* Begin *

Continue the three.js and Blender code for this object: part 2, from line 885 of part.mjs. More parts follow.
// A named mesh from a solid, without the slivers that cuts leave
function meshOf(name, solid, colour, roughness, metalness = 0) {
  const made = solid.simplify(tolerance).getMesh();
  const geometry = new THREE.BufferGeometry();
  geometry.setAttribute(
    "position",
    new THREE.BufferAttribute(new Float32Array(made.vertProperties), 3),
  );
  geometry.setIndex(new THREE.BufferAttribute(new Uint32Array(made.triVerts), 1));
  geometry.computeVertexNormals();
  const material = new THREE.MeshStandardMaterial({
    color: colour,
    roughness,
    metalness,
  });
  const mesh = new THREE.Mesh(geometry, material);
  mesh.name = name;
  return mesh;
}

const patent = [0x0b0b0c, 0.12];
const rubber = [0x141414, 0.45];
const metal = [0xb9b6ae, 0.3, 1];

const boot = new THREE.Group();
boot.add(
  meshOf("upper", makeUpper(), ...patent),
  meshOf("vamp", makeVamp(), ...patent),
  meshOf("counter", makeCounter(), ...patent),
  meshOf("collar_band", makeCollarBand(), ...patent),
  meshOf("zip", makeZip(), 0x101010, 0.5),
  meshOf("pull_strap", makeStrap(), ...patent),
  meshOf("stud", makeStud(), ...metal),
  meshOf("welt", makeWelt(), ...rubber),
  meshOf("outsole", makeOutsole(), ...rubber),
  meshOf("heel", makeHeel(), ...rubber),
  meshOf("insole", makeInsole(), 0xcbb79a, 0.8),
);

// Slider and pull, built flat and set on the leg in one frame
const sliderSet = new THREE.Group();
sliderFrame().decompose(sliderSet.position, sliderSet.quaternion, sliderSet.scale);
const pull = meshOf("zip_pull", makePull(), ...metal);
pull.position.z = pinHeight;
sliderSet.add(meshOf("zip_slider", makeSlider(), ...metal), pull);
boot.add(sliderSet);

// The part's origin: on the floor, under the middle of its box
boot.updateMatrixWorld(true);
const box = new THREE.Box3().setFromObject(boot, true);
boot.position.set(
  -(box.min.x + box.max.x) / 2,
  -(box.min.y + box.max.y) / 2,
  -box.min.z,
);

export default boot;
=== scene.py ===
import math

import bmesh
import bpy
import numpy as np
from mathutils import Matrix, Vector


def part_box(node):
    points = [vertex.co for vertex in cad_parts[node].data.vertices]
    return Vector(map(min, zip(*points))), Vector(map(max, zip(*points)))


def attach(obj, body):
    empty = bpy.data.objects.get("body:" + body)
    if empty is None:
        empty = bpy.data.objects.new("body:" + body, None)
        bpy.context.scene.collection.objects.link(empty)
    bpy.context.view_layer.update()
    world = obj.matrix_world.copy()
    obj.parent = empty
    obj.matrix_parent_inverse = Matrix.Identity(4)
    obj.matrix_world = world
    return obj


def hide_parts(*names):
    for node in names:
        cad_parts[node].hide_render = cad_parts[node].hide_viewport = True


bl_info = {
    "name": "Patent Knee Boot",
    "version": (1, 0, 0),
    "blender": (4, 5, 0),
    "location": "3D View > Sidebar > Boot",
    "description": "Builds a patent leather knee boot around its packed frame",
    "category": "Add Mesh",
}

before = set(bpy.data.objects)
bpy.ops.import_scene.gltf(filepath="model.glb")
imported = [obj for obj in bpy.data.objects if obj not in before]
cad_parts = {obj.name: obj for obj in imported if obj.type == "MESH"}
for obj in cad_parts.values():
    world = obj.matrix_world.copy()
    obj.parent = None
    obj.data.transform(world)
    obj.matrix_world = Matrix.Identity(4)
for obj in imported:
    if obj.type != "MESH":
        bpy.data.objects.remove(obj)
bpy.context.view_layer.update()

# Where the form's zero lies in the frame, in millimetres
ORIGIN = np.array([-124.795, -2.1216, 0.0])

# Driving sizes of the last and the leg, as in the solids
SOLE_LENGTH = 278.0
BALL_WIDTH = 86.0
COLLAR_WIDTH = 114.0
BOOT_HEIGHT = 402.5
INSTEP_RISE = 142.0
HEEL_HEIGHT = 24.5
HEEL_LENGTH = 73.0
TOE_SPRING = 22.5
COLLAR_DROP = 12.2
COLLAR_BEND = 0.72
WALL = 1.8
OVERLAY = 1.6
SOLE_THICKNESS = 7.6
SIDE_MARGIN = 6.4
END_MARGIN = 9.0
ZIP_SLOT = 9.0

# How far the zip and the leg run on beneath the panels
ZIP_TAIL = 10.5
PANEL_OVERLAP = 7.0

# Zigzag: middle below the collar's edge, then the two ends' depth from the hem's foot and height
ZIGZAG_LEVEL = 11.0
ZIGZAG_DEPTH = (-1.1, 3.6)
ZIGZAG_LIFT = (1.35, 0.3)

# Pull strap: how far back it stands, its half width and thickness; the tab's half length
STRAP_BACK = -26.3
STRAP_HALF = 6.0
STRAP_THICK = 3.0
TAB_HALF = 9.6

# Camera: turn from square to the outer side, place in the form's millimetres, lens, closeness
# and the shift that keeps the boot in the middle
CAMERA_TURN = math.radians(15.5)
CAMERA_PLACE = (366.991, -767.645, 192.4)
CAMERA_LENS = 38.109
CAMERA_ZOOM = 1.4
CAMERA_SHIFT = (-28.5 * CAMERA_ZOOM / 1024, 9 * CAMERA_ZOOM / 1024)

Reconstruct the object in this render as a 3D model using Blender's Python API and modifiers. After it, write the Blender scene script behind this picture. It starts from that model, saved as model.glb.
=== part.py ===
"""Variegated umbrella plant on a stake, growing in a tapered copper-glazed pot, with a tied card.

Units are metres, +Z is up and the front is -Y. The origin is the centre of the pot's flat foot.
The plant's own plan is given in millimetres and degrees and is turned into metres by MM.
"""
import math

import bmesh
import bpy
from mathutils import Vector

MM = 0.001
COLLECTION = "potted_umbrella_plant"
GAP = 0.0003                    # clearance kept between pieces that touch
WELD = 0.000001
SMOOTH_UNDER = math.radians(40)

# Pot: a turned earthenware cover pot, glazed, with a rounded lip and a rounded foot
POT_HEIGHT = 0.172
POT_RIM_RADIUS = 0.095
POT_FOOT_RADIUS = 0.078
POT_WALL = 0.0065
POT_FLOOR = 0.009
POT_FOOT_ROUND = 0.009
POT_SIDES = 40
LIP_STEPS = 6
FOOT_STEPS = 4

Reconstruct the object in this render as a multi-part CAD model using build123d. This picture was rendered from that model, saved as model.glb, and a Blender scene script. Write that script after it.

* End *

→ GIVEN INSTRUCTION: Begin with the line that has "obj.matrix_world = world" in the listing above and end after the line that has "in imported if"; output those lines exactly.

→ WRITTEN RESPONSE:
    obj.matrix_world = world
    return obj


def hide_parts(*names):
    for node in names:
        cad_parts[node].hide_render = cad_parts[node].hide_viewport = True


bl_info = {
    "name": "Patent Knee Boot",
    "version": (1, 0, 0),
    "blender": (4, 5, 0),
    "location": "3D View > Sidebar > Boot",
    "description": "Builds a patent leather knee boot around its packed frame",
    "category": "Add Mesh",
}

before = set(bpy.data.objects)
bpy.ops.import_scene.gltf(filepath="model.glb")
imported = [obj for obj in bpy.data.objects if obj not in before]
cad_parts = {obj.name: obj for obj in imported if obj.type == "MESH"}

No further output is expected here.